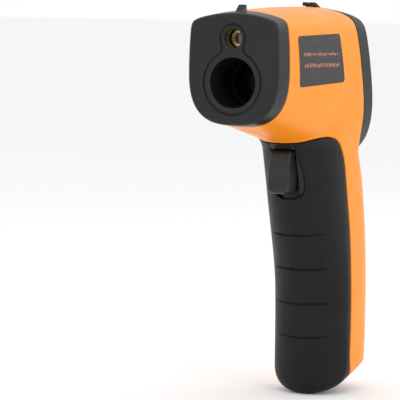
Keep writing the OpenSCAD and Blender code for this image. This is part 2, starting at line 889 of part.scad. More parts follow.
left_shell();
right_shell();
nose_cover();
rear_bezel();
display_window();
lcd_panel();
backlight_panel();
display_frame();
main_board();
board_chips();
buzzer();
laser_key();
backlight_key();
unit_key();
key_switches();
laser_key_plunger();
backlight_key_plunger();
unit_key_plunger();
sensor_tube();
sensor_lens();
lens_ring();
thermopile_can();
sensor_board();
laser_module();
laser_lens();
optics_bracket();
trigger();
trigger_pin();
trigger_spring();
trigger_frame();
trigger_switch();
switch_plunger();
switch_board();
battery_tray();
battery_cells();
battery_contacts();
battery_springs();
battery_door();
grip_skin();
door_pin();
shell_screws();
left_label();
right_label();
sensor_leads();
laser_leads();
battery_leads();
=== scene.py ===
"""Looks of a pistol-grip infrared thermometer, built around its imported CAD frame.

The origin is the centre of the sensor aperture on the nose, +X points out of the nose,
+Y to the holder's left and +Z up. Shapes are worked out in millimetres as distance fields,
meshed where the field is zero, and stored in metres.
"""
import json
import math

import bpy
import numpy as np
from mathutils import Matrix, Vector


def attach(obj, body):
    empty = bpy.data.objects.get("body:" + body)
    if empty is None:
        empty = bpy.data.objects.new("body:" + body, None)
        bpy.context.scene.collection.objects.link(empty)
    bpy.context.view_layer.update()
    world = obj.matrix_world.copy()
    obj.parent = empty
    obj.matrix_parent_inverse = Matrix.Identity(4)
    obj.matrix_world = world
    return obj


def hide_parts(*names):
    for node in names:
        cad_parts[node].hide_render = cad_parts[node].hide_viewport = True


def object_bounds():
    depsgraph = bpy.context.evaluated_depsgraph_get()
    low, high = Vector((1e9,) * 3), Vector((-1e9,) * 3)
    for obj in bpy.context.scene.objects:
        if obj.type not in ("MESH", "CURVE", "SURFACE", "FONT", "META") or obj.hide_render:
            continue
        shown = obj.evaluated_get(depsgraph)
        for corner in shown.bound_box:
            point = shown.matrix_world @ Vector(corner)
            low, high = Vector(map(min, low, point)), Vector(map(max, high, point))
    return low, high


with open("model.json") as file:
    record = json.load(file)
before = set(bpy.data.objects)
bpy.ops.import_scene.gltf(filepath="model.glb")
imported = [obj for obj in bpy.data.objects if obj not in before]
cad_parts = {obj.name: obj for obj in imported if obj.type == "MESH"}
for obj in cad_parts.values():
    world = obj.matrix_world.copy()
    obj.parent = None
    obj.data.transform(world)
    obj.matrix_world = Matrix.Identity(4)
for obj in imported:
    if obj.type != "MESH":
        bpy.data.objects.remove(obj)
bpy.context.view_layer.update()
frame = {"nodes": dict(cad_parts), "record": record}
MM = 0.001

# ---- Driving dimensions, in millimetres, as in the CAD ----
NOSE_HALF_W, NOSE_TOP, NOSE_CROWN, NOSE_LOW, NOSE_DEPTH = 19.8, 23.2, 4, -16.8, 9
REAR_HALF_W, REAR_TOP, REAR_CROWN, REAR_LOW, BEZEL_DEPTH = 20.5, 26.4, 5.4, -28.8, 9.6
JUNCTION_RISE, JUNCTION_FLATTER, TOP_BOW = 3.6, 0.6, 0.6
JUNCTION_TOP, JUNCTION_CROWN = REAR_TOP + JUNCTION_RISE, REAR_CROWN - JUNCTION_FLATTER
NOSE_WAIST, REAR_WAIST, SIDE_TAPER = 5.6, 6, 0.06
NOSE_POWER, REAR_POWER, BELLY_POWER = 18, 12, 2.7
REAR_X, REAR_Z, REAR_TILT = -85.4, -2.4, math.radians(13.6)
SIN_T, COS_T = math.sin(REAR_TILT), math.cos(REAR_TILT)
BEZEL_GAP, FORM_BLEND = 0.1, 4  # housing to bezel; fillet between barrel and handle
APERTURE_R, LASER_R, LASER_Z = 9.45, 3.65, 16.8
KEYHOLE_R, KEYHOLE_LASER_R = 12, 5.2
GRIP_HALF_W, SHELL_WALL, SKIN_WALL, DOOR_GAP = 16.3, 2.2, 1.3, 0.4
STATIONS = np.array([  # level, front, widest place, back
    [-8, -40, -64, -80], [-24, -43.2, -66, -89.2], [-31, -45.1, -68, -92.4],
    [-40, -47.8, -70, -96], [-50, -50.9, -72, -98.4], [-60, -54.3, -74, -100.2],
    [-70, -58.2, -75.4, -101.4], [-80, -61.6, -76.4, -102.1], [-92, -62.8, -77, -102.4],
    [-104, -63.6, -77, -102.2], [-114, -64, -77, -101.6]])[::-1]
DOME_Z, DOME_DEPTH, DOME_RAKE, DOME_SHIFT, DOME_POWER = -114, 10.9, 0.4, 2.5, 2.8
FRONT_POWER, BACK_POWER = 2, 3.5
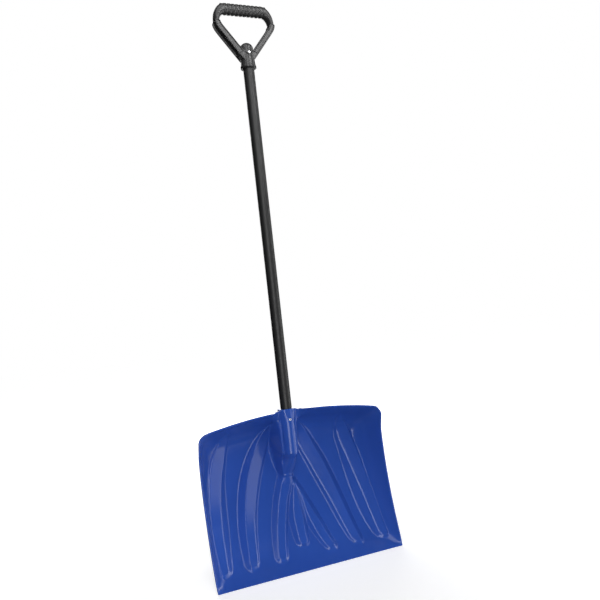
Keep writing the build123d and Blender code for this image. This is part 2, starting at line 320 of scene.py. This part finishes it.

**Set problem**
Copy the data above exactly. Every line must be included.

**Answer for this exercise**
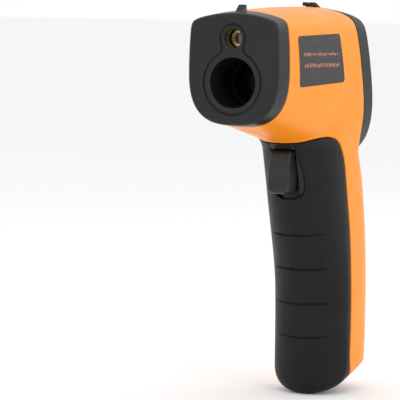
Keep writing the OpenSCAD and Blender code for this image. This is part 2, starting at line 889 of part.scad. More parts follow.
left_shell();
right_shell();
nose_cover();
rear_bezel();
display_window();
lcd_panel();
backlight_panel();
display_frame();
main_board();
board_chips();
buzzer();
laser_key();
backlight_key();
unit_key();
key_switches();
laser_key_plunger();
backlight_key_plunger();
unit_key_plunger();
sensor_tube();
sensor_lens();
lens_ring();
thermopile_can();
sensor_board();
laser_module();
laser_lens();
optics_bracket();
trigger();
trigger_pin();
trigger_spring();
trigger_frame();
trigger_switch();
switch_plunger();
switch_board();
battery_tray();
battery_cells();
battery_contacts();
battery_springs();
battery_door();
grip_skin();
door_pin();
shell_screws();
left_label();
right_label();
sensor_leads();
laser_leads();
battery_leads();
=== scene.py ===
"""Looks of a pistol-grip infrared thermometer, built around its imported CAD frame.

The origin is the centre of the sensor aperture on the nose, +X points out of the nose,
+Y to the holder's left and +Z up. Shapes are worked out in millimetres as distance fields,
meshed where the field is zero, and stored in metres.
"""
import json
import math

import bpy
import numpy as np
from mathutils import Matrix, Vector


def attach(obj, body):
    empty = bpy.data.objects.get("body:" + body)
    if empty is None:
        empty = bpy.data.objects.new("body:" + body, None)
        bpy.context.scene.collection.objects.link(empty)
    bpy.context.view_layer.update()
    world = obj.matrix_world.copy()
    obj.parent = empty
    obj.matrix_parent_inverse = Matrix.Identity(4)
    obj.matrix_world = world
    return obj


def hide_parts(*names):
    for node in names:
        cad_parts[node].hide_render = cad_parts[node].hide_viewport = True


def object_bounds():
    depsgraph = bpy.context.evaluated_depsgraph_get()
    low, high = Vector((1e9,) * 3), Vector((-1e9,) * 3)
    for obj in bpy.context.scene.objects:
        if obj.type not in ("MESH", "CURVE", "SURFACE", "FONT", "META") or obj.hide_render:
            continue
        shown = obj.evaluated_get(depsgraph)
        for corner in shown.bound_box:
            point = shown.matrix_world @ Vector(corner)
            low, high = Vector(map(min, low, point)), Vector(map(max, high, point))
    return low, high


with open("model.json") as file:
    record = json.load(file)
before = set(bpy.data.objects)
bpy.ops.import_scene.gltf(filepath="model.glb")
imported = [obj for obj in bpy.data.objects if obj not in before]
cad_parts = {obj.name: obj for obj in imported if obj.type == "MESH"}
for obj in cad_parts.values():
    world = obj.matrix_world.copy()
    obj.parent = None
    obj.data.transform(world)
    obj.matrix_world = Matrix.Identity(4)
for obj in imported:
    if obj.type != "MESH":
        bpy.data.objects.remove(obj)
bpy.context.view_layer.update()
frame = {"nodes": dict(cad_parts), "record": record}
MM = 0.001

# ---- Driving dimensions, in millimetres, as in the CAD ----
NOSE_HALF_W, NOSE_TOP, NOSE_CROWN, NOSE_LOW, NOSE_DEPTH = 19.8, 23.2, 4, -16.8, 9
REAR_HALF_W, REAR_TOP, REAR_CROWN, REAR_LOW, BEZEL_DEPTH = 20.5, 26.4, 5.4, -28.8, 9.6
JUNCTION_RISE, JUNCTION_FLATTER, TOP_BOW = 3.6, 0.6, 0.6
JUNCTION_TOP, JUNCTION_CROWN = REAR_TOP + JUNCTION_RISE, REAR_CROWN - JUNCTION_FLATTER
NOSE_WAIST, REAR_WAIST, SIDE_TAPER = 5.6, 6, 0.06
NOSE_POWER, REAR_POWER, BELLY_POWER = 18, 12, 2.7
REAR_X, REAR_Z, REAR_TILT = -85.4, -2.4, math.radians(13.6)
SIN_T, COS_T = math.sin(REAR_TILT), math.cos(REAR_TILT)
BEZEL_GAP, FORM_BLEND = 0.1, 4  # housing to bezel; fillet between barrel and handle
APERTURE_R, LASER_R, LASER_Z = 9.45, 3.65, 16.8
KEYHOLE_R, KEYHOLE_LASER_R = 12, 5.2
GRIP_HALF_W, SHELL_WALL, SKIN_WALL, DOOR_GAP = 16.3, 2.2, 1.3, 0.4
STATIONS = np.array([  # level, front, widest place, back
    [-8, -40, -64, -80], [-24, -43.2, -66, -89.2], [-31, -45.1, -68, -92.4],
    [-40, -47.8, -70, -96], [-50, -50.9, -72, -98.4], [-60, -54.3, -74, -100.2],
    [-70, -58.2, -75.4, -101.4], [-80, -61.6, -76.4, -102.1], [-92, -62.8, -77, -102.4],
    [-104, -63.6, -77, -102.2], [-114, -64, -77, -101.6]])[::-1]
DOME_Z, DOME_DEPTH, DOME_RAKE, DOME_SHIFT, DOME_POWER = -114, 10.9, 0.4, 2.5, 2.8
FRONT_POWER, BACK_POWER = 2, 3.5
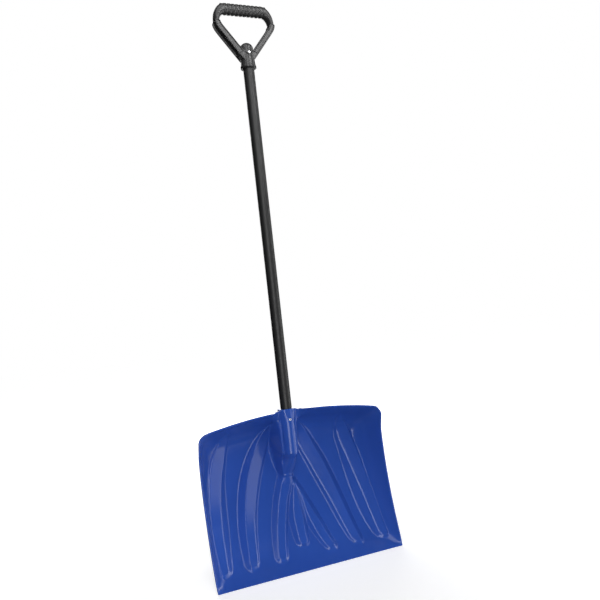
Keep writing the build123d and Blender code for this image. This is part 2, starting at line 320 of scene.py. This part finishes it.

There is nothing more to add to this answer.